What to do:
The listing below is to be output in its exact form.
__________
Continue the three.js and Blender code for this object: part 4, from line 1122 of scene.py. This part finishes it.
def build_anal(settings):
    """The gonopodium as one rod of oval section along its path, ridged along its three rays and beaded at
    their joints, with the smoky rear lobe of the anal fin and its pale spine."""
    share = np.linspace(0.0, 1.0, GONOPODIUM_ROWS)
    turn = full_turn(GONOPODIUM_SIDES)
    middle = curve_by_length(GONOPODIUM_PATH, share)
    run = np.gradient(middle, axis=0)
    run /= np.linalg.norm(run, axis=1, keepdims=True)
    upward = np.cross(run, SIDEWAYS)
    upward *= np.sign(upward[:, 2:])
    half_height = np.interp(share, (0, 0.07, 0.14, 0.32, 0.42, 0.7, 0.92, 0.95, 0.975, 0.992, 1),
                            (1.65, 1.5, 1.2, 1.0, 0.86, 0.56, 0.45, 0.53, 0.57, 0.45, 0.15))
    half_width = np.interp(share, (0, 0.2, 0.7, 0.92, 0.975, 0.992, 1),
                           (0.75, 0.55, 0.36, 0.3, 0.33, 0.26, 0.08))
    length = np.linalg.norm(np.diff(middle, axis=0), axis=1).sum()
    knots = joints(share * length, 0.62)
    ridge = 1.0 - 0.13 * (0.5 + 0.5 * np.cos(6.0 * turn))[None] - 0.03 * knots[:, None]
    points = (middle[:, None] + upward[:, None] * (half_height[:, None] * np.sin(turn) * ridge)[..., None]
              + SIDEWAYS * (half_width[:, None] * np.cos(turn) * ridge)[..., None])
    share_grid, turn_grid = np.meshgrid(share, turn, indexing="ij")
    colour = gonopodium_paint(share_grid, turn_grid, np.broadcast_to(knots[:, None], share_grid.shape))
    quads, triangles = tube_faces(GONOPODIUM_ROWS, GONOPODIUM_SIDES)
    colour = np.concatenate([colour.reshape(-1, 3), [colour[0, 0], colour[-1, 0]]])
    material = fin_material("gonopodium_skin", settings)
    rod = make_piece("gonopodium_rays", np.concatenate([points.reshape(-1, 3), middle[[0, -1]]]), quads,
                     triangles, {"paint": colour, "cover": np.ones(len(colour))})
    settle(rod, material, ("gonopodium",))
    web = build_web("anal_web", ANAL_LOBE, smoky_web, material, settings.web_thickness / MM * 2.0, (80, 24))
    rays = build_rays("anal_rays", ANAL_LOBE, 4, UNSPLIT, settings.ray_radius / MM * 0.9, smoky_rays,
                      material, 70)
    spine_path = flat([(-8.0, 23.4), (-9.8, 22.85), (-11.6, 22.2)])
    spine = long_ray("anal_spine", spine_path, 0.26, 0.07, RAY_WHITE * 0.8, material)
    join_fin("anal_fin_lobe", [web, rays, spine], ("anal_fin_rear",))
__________
The reply:
Continue the three.js and Blender code for this object: part 4, from line 1122 of scene.py. This part finishes it.
def build_anal(settings):
    """The gonopodium as one rod of oval section along its path, ridged along its three rays and beaded at
    their joints, with the smoky rear lobe of the anal fin and its pale spine."""
    share = np.linspace(0.0, 1.0, GONOPODIUM_ROWS)
    turn = full_turn(GONOPODIUM_SIDES)
    middle = curve_by_length(GONOPODIUM_PATH, share)
    run = np.gradient(middle, axis=0)
    run /= np.linalg.norm(run, axis=1, keepdims=True)
    upward = np.cross(run, SIDEWAYS)
    upward *= np.sign(upward[:, 2:])
    half_height = np.interp(share, (0, 0.07, 0.14, 0.32, 0.42, 0.7, 0.92, 0.95, 0.975, 0.992, 1),
                            (1.65, 1.5, 1.2, 1.0, 0.86, 0.56, 0.45, 0.53, 0.57, 0.45, 0.15))
    half_width = np.interp(share, (0, 0.2, 0.7, 0.92, 0.975, 0.992, 1),
                           (0.75, 0.55, 0.36, 0.3, 0.33, 0.26, 0.08))
    length = np.linalg.norm(np.diff(middle, axis=0), axis=1).sum()
    knots = joints(share * length, 0.62)
    ridge = 1.0 - 0.13 * (0.5 + 0.5 * np.cos(6.0 * turn))[None] - 0.03 * knots[:, None]
    points = (middle[:, None] + upward[:, None] * (half_height[:, None] * np.sin(turn) * ridge)[..., None]
              + SIDEWAYS * (half_width[:, None] * np.cos(turn) * ridge)[..., None])
    share_grid, turn_grid = np.meshgrid(share, turn, indexing="ij")
    colour = gonopodium_paint(share_grid, turn_grid, np.broadcast_to(knots[:, None], share_grid.shape))
    quads, triangles = tube_faces(GONOPODIUM_ROWS, GONOPODIUM_SIDES)
    colour = np.concatenate([colour.reshape(-1, 3), [colour[0, 0], colour[-1, 0]]])
    material = fin_material("gonopodium_skin", settings)
    rod = make_piece("gonopodium_rays", np.concatenate([points.reshape(-1, 3), middle[[0, -1]]]), quads,
                     triangles, {"paint": colour, "cover": np.ones(len(colour))})
    settle(rod, material, ("gonopodium",))
    web = build_web("anal_web", ANAL_LOBE, smoky_web, material, settings.web_thickness / MM * 2.0, (80, 24))
    rays = build_rays("anal_rays", ANAL_LOBE, 4, UNSPLIT, settings.ray_radius / MM * 0.9, smoky_rays,
                      material, 70)
    spine_path = flat([(-8.0, 23.4), (-9.8, 22.85), (-11.6, 22.2)])
    spine = long_ray("anal_spine", spine_path, 0.26, 0.07, RAY_WHITE * 0.8, material)
    join_fin("anal_fin_lobe", [web, rays, spine], ("anal_fin_rear",))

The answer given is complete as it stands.